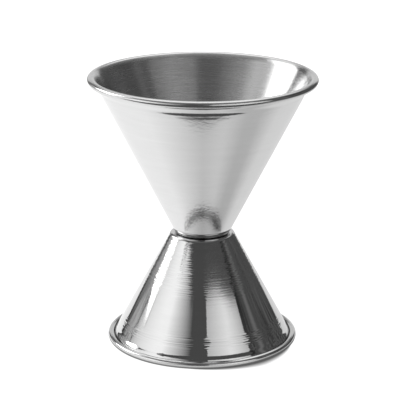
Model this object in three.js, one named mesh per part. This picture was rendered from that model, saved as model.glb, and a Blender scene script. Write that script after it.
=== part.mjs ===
// Double-ended bar jigger: two formed sheet-metal cups, joined floor to floor by a spot weld.
// Millimetres, +Z up. The jigger stands on the rim of its small cup, whose rest face is z = 0,
// and the axis of both cups is the Z axis.
import * as THREE from "three";

// Driving dimensions of the whole object.
const OVERALL_HEIGHT = 79.0;
const SHEET = 0.7; // thickness of the stainless sheet that both cups are drawn from
const FLOOR_GAP = 0.1; // thickness of the fused metal that holds the two floors apart
const WELD_RADIUS = 2.5;
const SEGMENTS = 64; // facets around the axis

// Driving dimensions of each cup, measured as if it stood on its floor with its mouth up.
// Both heights run from the outer face of the floor to the rest face on the rim.
const SMALL_CUP = {
  height: 32.35,
  rimRadius: 27.85,
  wallAngle: 28.45,
  floorCorner: 1.0,
  flareRadius: 3.0,
  flareTurn: 8,
};
const LARGE_CUP = {
  height: OVERALL_HEIGHT - SMALL_CUP.height - FLOOR_GAP,
  rimRadius: 33.05,
  wallAngle: 27.1,
  floorCorner: 0.85,
  flareRadius: 4.0,
  flareTurn: 18,
};

// The rim of each cup is curled outwards into a bead, with a narrow flat land at its highest line.
const BEAD_RADIUS = 1.0;
const RIM_LAND = 0.25;
const CURL_TURN = 285; // how far the sheet turns in the curl, before its cut edge
const CURL_STEPS = 13;
const CORNER_STEPS = 4;
const FLARE_STEPS = 3;

const toRadians = THREE.MathUtils.degToRad;

// Follows the middle of the sheet from the axis outwards, in the (radius, height) plane, and keeps
// the two skins of the sheet, half a thickness to either side of it.
class SheetPath {
  constructor(start) {
    this.point = start.clone();
    this.heading = 0;
    this.left = [];
    this.right = [];
    this.mark();
  }

  direction() {
    return new THREE.Vector2(Math.cos(this.heading), Math.sin(this.heading));
  }

  leftNormal() {
    return new THREE.Vector2(-Math.sin(this.heading), Math.cos(this.heading));
  }

  mark() {
    const offset = this.leftNormal().multiplyScalar(SHEET / 2);
    this.left.push(this.point.clone().add(offset));
    this.right.push(this.point.clone().sub(offset));
  }

  straight(length) {
    this.point.addScaledVector(this.direction(), length);
    this.mark();
  }

  // Turns by an angle in radians, positive to the left, on a circle through the sheet's middle.
  bend(angle, radius, steps) {
    const side = Math.sign(angle);
    const centre = this.point.clone().addScaledVector(this.leftNormal(), side * radius);
    for (let step = 0; step < steps; step++) {
      this.heading += angle / steps;
      this.point.copy(centre).addScaledVector(this.leftNormal(), -side * radius);
      this.mark();
    }
  }

  // The closed outline, anticlockwise: out along the outer skin and back along the inner skin.
  outline() {
    return [...this.right, ...this.left.reverse()];
  }
}

// Follows one cup's sheet, for a given length of flat floor and of straight wall.
function followCup(cup, floorLength, wallLength) {
  const wallTurn = toRadians(90 - cup.wallAngle);
  const flareTurn = toRadians(cup.flareTurn);
  const curlRadius = BEAD_RADIUS - SHEET / 2;
  const turnToLand = wallTurn - flareTurn;
  const turnAfterLand = toRadians(CURL_TURN) - turnToLand;
  const stepsToLand = Math.round((CURL_STEPS * turnToLand) / toRadians(CURL_TURN));
  const path = new SheetPath(new THREE.Vector2(0, SHEET / 2));
  path.straight(floorLength);
  path.bend(wallTurn, cup.floorCorner - SHEET / 2, CORNER_STEPS);
  path.straight(wallLength);
  path.bend(-flareTurn, cup.flareRadius + SHEET / 2, FLARE_STEPS);
  path.bend(-turnToLand, curlRadius, stepsToLand);
  const landHeight = path.point.y + SHEET / 2;
  path.straight(RIM_LAND);
  const beadRadius = path.point.x + BEAD_RADIUS;
  path.bend(-turnAfterLand, curlRadius, CURL_STEPS - stepsToLand);
  return { path, landHeight, beadRadius };
}

// Finds the floor and wall lengths that put the rim at the cup's height and radius.
function cupOutline(cup) {
  const wallAngle = toRadians(cup.wallAngle);
  const bare = followCup(cup, 0, 0);
  const wallLength = (cup.height - bare.landHeight) / Math.cos(wallAngle);
  const floorLength = cup.rimRadius - bare.beadRadius - wallLength * Math.sin(wallAngle);
  return followCup(cup, floorLength, wallLength).path.outline();
}

// Turns a closed outline around the Z axis. Both ends of the outline lie on the axis.
function turnedSolid(outline) {
  return new THREE.LatheGeometry(outline, SEGMENTS).rotateX(Math.PI / 2);
}

function cupMesh(name, cup, material) {
  const mesh = new THREE.Mesh(turnedSolid(cupOutline(cup)), material);
  mesh.name = name;
  return mesh;
}

// The upper cup stands on its floor, mouth up.
function makeLargeCup() {
  const satinSteel = new THREE.MeshStandardMaterial({
    color: 0xc9cacb,
    roughness: 0.32,
    metalness: 1.0,
  });
  const cup = cupMesh("large_cup", LARGE_CUP, satinSteel);
  cup.position.z = SMALL_CUP.height + FLOOR_GAP;
  return cup;
}

// The lower cup is upside down, so that its floor faces up and its mouth rests on the table.
function makeSmallCup() {
  const polishedSteel = new THREE.MeshStandardMaterial({
    color: 0xbfc0c2,
    roughness: 0.18,
    metalness: 1.0,
  });
  const cup = cupMesh("small_cup", SMALL_CUP, polishedSteel);
  cup.rotation.x = Math.PI;
  cup.position.z = SMALL_CUP.height;
  return cup;
}

// The fused disc between the two floors.
function makeSpotWeld() {
  const fusedSteel = new THREE.MeshStandardMaterial({
    color: 0x8f9092,
    roughness: 0.5,
    metalness: 1.0,
  });
  const bottom = SMALL_CUP.height;
  const top = bottom + FLOOR_GAP;
  const outline = [
    new THREE.Vector2(0, bottom),
    new THREE.Vector2(WELD_RADIUS, bottom),
    new THREE.Vector2(WELD_RADIUS, top),
    new THREE.Vector2(0, top),
  ];
  const weld = new THREE.Mesh(turnedSolid(outline), fusedSteel);
  weld.name = "spot_weld";
  return weld;
}

const jigger = new THREE.Group();
jigger.add(makeLargeCup(), makeSmallCup(), makeSpotWeld());

export default jigger;
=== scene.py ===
"""A double bar jigger: two spun steel cups, joined floor to floor, on a white studio table."""

import math

import bpy
import numpy as np
from mathutils import Matrix, Vector


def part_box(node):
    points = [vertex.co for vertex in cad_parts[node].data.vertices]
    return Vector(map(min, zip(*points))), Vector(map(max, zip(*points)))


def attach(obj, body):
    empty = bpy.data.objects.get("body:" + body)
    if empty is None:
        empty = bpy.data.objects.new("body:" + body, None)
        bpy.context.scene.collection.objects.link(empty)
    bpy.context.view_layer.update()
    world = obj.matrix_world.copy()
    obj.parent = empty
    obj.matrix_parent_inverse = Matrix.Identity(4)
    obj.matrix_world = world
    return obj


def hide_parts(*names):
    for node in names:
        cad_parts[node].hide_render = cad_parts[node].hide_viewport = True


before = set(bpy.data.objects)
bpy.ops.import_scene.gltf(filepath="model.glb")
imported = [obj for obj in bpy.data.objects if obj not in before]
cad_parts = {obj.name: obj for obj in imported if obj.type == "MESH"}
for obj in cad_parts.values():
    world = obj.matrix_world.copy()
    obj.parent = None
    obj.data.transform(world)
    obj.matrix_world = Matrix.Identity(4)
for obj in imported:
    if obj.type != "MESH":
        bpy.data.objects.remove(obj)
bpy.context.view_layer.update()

# Lengths are in metres, and angles are in degrees unless a comment says otherwise.
MM = 0.001
LARGE_LOW, LARGE_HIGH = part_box("large_cup")
SMALL_LOW, SMALL_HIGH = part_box("small_cup")
WELD_LOW, WELD_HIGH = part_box("spot_weld")

# The sheet and the way its rim is curled, the same on both cups.
SHEET = 0.7 * MM
BEAD_RADIUS = 1.0 * MM
RIM_LAND = 0.25 * MM
CURL_TURN = 285

# Each cup as if it stood on its floor, mouth up. The wall angle is measured from the axis.
LARGE = {
    "height": LARGE_HIGH.z - LARGE_LOW.z,
    "rim_radius": (LARGE_HIGH.x - LARGE_LOW.x) / 2,
    "wall_angle": 27.1,
    "floor_corner": 0.85 * MM,
    "flare_radius": 4.0 * MM,
    "flare_turn": 18,
}
SMALL = {
    "height": SMALL_HIGH.z - SMALL_LOW.z,
    "rim_radius": (SMALL_HIGH.x - SMALL_LOW.x) / 2,
    "wall_angle": 28.45,
    "floor_corner": 1.0 * MM,
    "flare_radius": 3.0 * MM,
    "flare_turn": 8,
}

# How finely the pieces are built, and the angle from which an edge is shaded sharp.
SEGMENTS = 160
WALL_STEP = 0.22 * MM
FLOOR_STEP = 2 * WALL_STEP
BEND_STEP = 6
WELD_EDGE_STEP = 15
SHARP_ANGLE = 35

# The shallow waves that the spinning roller leaves: pitch, share of the depth, and phase in radians.
ROLLER_WAVES = (
    (0.76 * MM, 1.0, 0.0),
    (1.13 * MM, 0.7, 1.1),
    (2.9 * MM, 0.6, 2.6),
)

# Places on the outer face by how far they are from the end of the wall, as shares of the reach.
FIRST_STEP_ENDS = (1.0, 0.79)
NECK_ENDS = (0.72, 0.51)
SWELL_RISES = (0.51, 0.19)
SWELL_STOPS = (0.17, 0.0)
FIRST_STEP_DEPTH = 0.25

# Most of a noise lies between these two levels.
NOISE_LOW, NOISE_HIGH = 0.3, 0.7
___
* [DIRECTIVE]:
Set down, exactly and alone, the run of lines from the line that has "const jigger = new THREE.Group();" to the line that has "obj.matrix_world = world".

* [THE OUTPUT]:
const jigger = new THREE.Group();
jigger.add(makeLargeCup(), makeSmallCup(), makeSpotWeld());

export default jigger;
=== scene.py ===
"""A double bar jigger: two spun steel cups, joined floor to floor, on a white studio table."""

import math

import bpy
import numpy as np
from mathutils import Matrix, Vector


def part_box(node):
    points = [vertex.co for vertex in cad_parts[node].data.vertices]
    return Vector(map(min, zip(*points))), Vector(map(max, zip(*points)))


def attach(obj, body):
    empty = bpy.data.objects.get("body:" + body)
    if empty is None:
        empty = bpy.data.objects.new("body:" + body, None)
        bpy.context.scene.collection.objects.link(empty)
    bpy.context.view_layer.update()
    world = obj.matrix_world.copy()
    obj.parent = empty
    obj.matrix_parent_inverse = Matrix.Identity(4)
    obj.matrix_world = world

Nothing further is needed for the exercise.